In a meeting with John Rogers, vice-president of marketing, Bruce sug­gested that a firm of outside specialists be hired to conduct an attitude sur­vey among the sales force. In justifying his request, he explained, “Every sales executive recognizes the existence of situations and conditions that prevent salespersons from doing their best work, but many do not care enough to try to find out what these conditions are; Most assume, I think, that adequate compensation cures all ills. They raise salaries or commissions every so often and let it go at that. The fact is that salespeople are just as concerned, if not more so, with other aspects of their job.” He pointed out that members of the field force, because of their physical separation from the home office, are in an excellent position to evaluate the company—compensation, management, sales training, the products they sell, their territories, and customers. Once Bruce knew how salespeople viewed these conditions, he could eliminate areas of weakness and improve attitudes an d hence motivation.

Bruce believed there was a need for a formal study of salespeople’s attitudes. Informal impressions based on personal meetings with the sales staff were not objective and were influenced by the fact that management was ask­ing the questions. A research firm specializing in attitude studies would have two things his staff lacked—the time and the know-how to develop a survey. Such a firm would not have preconceived opinions and could make an objec­tive, meaningful analysis of results. Rogers approved the proposed survey.

Field management and sales personnel were informed of the impending arrival of a questionnaire a week ahead of time in a letter from Bruce. He wrote: “Your thinking and opinions will be considered with those of your fellow salespeople to give us a clear and broad picture of how our sales staff views the things we are doing and ways in which we might improve our total sales effort and field support. No one in the company will ever see the individual questionnaires, so express yourself freely and honestly.” The questionnaire, consisting of one hundred questions in nineteen attitude areas, was mailed to the homes of sales personnel. Each question could be answered “yes,” “no,” or “don’t know.” A stamped envelope was provided, and thirty days after mailing (the cutoff date), 87 percent of the questionnaires had been returned.

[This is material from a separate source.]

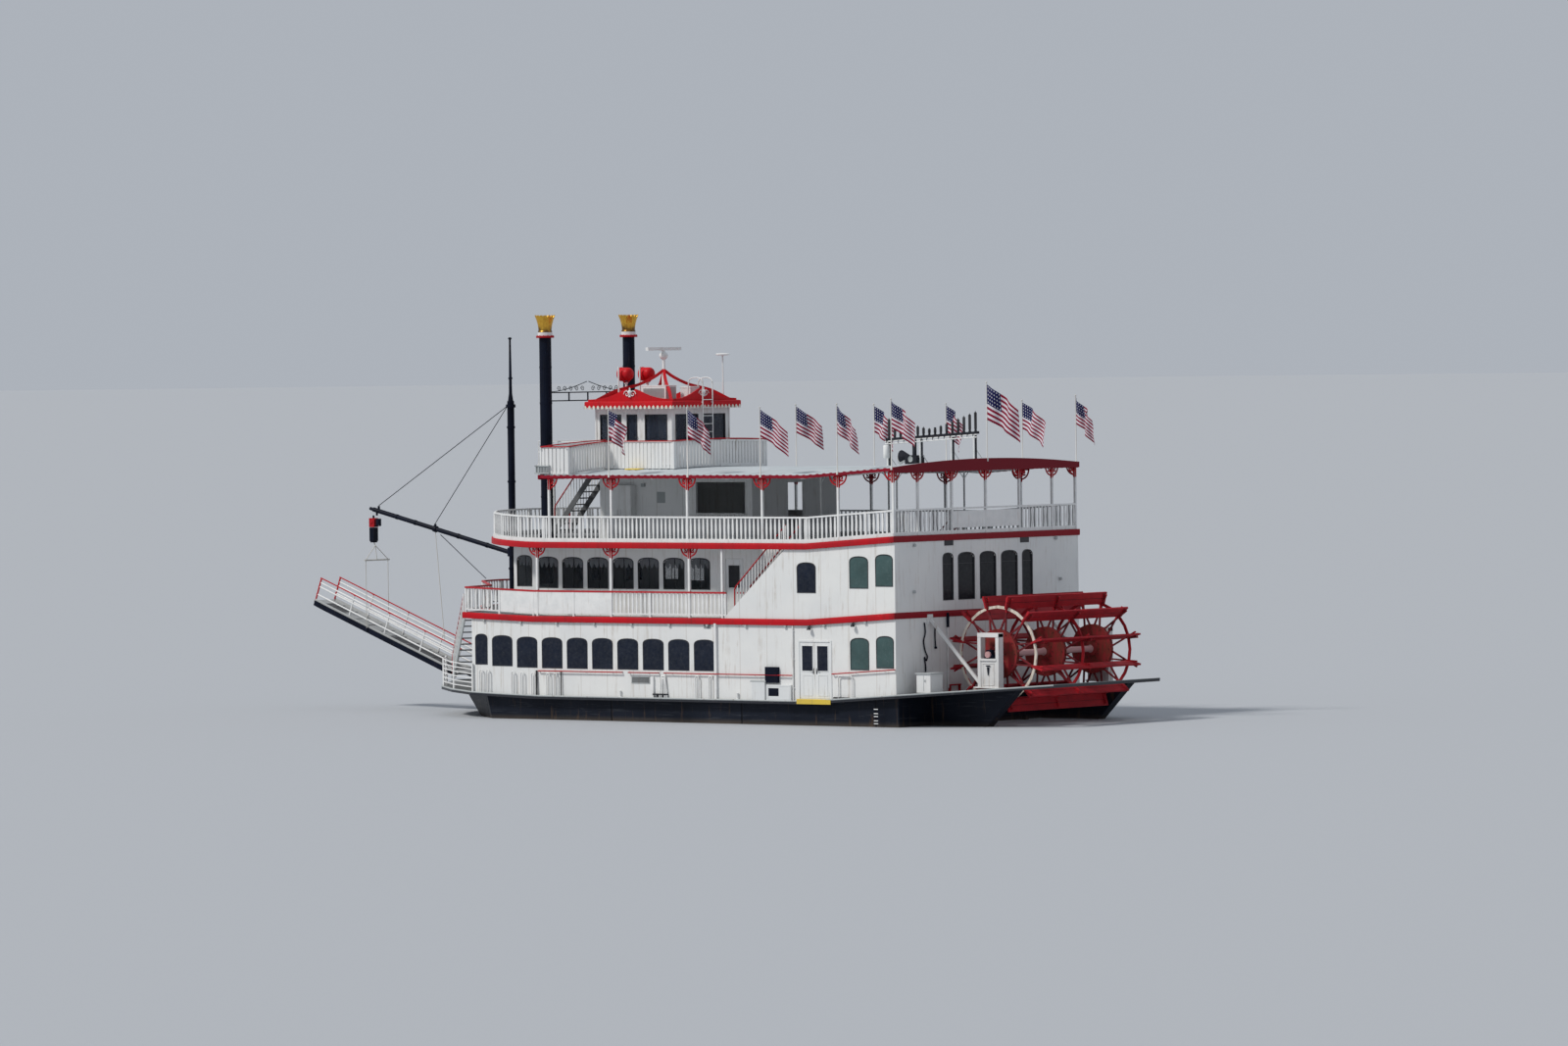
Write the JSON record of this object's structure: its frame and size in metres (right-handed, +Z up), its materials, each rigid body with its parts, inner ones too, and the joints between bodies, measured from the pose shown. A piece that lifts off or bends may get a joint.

The survey firm compared the results with a national average curve based on previous responses to the same questions from over 8,000 salespeople. The results provided the Grady management were as follows:

  1. Attitudes toward sales work, home and job, sales helps, sales training, and communications were substantially more favorable than the national average. Satisfaction with territory and custom­ers was high.
  2. Attitude toward the company was slightly under the national average.
  3. Sales personnel manifested a stronger fear of competition than did respondents in other companies.
  4. The general attitude toward middle and top management was much less favorable than the national average. Salespeople felt that middle management often failed to provide sales ideas, did not go to bat for them with top management, and did not give credit where it was due. Top management, they indicated, was less progressive than in competitive companies. Eight percent said that the home office was not fully aware of their problems.
  5. Suggestions drew greater-than-average negative reaction. Sales­persons complained that they never knew whether their sugges­tions reached the home office or what happened when they did: that management gave no recognition to the people who submit­ted them.
  6. Many salespeople were dissatisfied with their salaries and felt that other companies paid their field forces better.
  7. The attitude toward job stability and opportunity for personal progress was more unfavorable than the average. Almost half the sales force felt that who you knew in the company was more im­portant than what you knew, and that the real producers did not move ahead. Only 68 percent felt there was a better than average future for them within the company.
  8. The opinion of other departments was low. Most of the sales staff felt that other department heads were uncooperative, failing to meet their requests and needs promptly.
  9. Salespeople were not sold on company products. More than half saw no more customer benefit than those offered by competition.

Results were also broken down into regions to help management pinpoint the trouble areas and direct corrective action with the greatest efficiency. Another breakdown compared the opinions of salespeople with those of the field management staff. In presenting the report, the survey company noted that honest answers might not reflect reality. A salesperson who thought his or her company paid lower salaries would act in certain ways; it did not matter what ‘he truth of the matter was—his or her attitude was based on what he or she thought.

One week after the survey results were in, Bruce held a meeting with the four division sales vice-presidents and the corporate industrial rela­tions manager to determine what action to take.